Boat storage is needed in Beaufort County and could create a public area where people can have lunch and watch a forklift go back and forth dropping boats in the water, Butler said.
“That’s a focal point to get people down to the water,” he said.
A July 2015 fire drove away Oliva and Dockside after destroying the town’s seafood market and leaving the adjacent restaurant with some smoke and water damage. After sitting for two years, the building will need extensive work.
A month-to-month lease with the S.C. Ports Authority kept him from investing money in the building, Oliva said. But now he plans to return as the property owner.
“I’d like to see it happen,” said Oliva, who has continued to operate his Dockside location on Lady’s Island. “I’ve been dealing with this now for 10 years. It’s been holding me back for a long time.”
Town officials have discussed the possibility of using some of the $1.8 million in insurance money from the market fire to help restore Dockside.
The town wants the money to rebuild the market and seafood processing facility and to reimburse the town for the cost of replacing equipment and setting up what was expected to be a makeshift facility in a nearby building.
What’s left can be used for public projects like roads, parking and a planned waterfront promenade, town manager Van Willis said. The proceeds could serve to offset the lower than expected windfall from a special tax district set up to pay for such projects when the port property sells.
The expected money generated by the tax increment financing district was based on the property selling for $20 million.
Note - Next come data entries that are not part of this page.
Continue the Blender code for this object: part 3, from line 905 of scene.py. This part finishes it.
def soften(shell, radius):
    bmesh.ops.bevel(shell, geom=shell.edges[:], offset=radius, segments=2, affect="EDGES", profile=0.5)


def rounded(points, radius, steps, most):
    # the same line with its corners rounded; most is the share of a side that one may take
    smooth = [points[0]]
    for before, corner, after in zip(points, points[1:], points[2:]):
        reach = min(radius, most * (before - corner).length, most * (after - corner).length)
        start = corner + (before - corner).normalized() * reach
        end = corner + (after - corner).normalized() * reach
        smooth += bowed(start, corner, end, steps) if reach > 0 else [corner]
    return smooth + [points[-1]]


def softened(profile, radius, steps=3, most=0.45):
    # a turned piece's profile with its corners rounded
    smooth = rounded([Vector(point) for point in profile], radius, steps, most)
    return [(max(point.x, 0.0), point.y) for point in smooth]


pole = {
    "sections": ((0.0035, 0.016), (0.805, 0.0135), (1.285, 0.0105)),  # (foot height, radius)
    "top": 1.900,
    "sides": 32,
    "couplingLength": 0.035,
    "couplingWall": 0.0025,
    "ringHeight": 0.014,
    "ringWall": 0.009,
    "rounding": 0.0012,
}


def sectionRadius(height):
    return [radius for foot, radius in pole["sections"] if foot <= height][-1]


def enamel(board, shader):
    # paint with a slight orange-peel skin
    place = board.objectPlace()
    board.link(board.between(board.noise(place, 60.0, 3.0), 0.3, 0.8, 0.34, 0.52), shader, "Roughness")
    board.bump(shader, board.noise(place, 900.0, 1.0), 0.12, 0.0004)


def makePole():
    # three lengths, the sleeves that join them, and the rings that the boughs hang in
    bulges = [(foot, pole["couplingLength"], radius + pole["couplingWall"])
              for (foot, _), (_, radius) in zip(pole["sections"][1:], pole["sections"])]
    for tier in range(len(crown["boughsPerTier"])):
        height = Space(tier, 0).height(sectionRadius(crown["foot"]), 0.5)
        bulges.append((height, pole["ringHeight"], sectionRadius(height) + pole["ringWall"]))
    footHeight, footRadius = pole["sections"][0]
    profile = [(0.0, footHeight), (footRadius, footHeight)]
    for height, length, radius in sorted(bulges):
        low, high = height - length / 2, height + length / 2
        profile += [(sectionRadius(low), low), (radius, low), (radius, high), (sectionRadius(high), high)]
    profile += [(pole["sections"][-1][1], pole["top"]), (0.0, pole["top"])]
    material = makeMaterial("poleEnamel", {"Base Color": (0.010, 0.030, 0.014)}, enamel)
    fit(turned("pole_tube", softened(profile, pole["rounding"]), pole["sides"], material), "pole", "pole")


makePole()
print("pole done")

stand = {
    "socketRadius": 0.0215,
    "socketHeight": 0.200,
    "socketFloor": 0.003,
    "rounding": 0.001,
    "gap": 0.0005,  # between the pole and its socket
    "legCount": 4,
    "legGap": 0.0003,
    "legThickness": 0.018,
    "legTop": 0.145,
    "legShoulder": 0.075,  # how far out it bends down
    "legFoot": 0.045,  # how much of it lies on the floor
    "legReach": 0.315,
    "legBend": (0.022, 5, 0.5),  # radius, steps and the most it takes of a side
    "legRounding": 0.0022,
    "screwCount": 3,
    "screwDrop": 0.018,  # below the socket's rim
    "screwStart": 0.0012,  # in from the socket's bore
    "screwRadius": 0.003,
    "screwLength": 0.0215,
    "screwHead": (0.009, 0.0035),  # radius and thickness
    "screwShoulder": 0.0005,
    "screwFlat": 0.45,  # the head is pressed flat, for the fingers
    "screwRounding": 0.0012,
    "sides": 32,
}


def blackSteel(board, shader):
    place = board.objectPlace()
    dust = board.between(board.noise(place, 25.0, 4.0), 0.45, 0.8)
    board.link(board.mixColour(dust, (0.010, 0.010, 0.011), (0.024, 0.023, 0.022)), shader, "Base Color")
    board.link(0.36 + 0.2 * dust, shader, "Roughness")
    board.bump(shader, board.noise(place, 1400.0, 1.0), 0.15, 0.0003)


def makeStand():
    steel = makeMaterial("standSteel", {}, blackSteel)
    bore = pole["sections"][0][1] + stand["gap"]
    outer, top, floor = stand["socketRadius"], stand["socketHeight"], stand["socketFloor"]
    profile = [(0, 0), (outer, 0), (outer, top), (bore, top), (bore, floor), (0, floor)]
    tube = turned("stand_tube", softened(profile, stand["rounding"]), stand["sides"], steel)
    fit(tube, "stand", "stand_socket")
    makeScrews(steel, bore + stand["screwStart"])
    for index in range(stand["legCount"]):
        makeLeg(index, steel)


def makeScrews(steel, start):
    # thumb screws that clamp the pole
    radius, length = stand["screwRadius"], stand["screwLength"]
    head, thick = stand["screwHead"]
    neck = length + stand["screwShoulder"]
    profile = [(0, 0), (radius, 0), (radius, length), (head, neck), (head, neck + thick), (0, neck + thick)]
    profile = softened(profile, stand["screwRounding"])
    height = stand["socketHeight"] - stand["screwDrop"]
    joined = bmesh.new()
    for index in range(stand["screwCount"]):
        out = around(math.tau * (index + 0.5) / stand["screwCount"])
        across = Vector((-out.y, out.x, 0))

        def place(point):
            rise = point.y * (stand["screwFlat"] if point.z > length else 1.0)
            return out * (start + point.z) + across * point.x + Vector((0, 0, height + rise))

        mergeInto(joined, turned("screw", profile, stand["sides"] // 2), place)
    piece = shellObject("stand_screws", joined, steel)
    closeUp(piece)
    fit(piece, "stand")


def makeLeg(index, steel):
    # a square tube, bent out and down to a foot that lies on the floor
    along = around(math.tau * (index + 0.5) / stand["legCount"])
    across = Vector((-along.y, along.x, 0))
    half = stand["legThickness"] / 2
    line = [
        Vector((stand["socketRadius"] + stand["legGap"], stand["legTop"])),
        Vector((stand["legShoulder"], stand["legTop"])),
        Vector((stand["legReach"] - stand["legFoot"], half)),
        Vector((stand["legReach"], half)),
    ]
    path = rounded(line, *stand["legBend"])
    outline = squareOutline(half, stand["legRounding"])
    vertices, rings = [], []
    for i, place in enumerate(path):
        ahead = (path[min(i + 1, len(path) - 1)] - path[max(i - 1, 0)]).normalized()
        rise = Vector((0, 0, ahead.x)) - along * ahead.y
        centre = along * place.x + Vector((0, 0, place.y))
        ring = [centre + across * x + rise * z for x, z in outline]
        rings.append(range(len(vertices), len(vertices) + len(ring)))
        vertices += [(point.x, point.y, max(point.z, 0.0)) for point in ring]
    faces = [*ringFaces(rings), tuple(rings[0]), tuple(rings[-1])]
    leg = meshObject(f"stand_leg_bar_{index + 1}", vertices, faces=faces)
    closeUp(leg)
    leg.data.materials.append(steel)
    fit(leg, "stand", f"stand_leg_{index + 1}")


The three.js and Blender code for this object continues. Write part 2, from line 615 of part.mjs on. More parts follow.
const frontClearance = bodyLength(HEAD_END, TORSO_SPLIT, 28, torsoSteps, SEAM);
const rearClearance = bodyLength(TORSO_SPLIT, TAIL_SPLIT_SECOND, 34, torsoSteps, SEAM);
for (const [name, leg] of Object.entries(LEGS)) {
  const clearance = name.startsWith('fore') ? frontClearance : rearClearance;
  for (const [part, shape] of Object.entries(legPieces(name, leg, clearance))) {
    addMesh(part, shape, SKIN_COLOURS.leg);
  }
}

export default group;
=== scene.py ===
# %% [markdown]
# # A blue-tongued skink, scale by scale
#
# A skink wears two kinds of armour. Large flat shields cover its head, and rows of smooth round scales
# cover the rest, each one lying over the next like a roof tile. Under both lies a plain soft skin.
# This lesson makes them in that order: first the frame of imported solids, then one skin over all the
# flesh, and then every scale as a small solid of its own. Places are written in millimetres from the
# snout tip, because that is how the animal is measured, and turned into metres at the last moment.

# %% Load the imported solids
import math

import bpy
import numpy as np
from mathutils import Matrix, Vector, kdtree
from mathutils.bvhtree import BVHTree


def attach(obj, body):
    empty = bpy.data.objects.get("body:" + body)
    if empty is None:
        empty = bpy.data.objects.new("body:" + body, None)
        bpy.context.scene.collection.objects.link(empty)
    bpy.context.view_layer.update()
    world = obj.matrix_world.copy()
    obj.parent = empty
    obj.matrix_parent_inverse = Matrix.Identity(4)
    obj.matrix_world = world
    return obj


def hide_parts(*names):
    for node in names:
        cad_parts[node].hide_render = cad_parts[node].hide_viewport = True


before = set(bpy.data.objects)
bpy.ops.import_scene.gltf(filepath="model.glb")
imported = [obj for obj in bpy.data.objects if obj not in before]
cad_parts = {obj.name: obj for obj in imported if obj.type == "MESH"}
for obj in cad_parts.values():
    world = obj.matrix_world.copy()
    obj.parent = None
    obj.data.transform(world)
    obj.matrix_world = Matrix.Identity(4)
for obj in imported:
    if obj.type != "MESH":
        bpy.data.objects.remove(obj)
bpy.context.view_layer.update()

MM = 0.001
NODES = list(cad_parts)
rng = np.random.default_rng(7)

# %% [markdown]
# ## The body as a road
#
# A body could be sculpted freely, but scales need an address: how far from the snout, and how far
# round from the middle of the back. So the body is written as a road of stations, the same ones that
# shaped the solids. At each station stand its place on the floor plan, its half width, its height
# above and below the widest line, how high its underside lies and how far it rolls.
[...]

The deal is now for less than half that amount, though the exact price has been kept secret.
The buyers have proposed the town remain in its current building and that the insurance proceeds be used toward the property deal and required public projects.
“That is something that has to be worked out,” Willis said.
A public meeting is scheduled July 19 for council members to hear residents’ thoughts on proposed changes to the port property’s development agreement, including whether a large boat storage building should stay, a proposed land swap deal with the buyers and town and how the insurance money should be used.
“Whoever wants to have a voice can come have a voice,” Councilwoman Mary Beth Gray-Heyward said.
Attention, Port Royal residents
Town officials want to hear from residents about proposed changes to development and zoning agreements requested by the potential Port of Port Royal buyers. A public meeting is scheduled at Port Royal Town Hall at 6 p.m. on July 19. After public input, Town Council will consider the first of two required votes on the changes to the documents.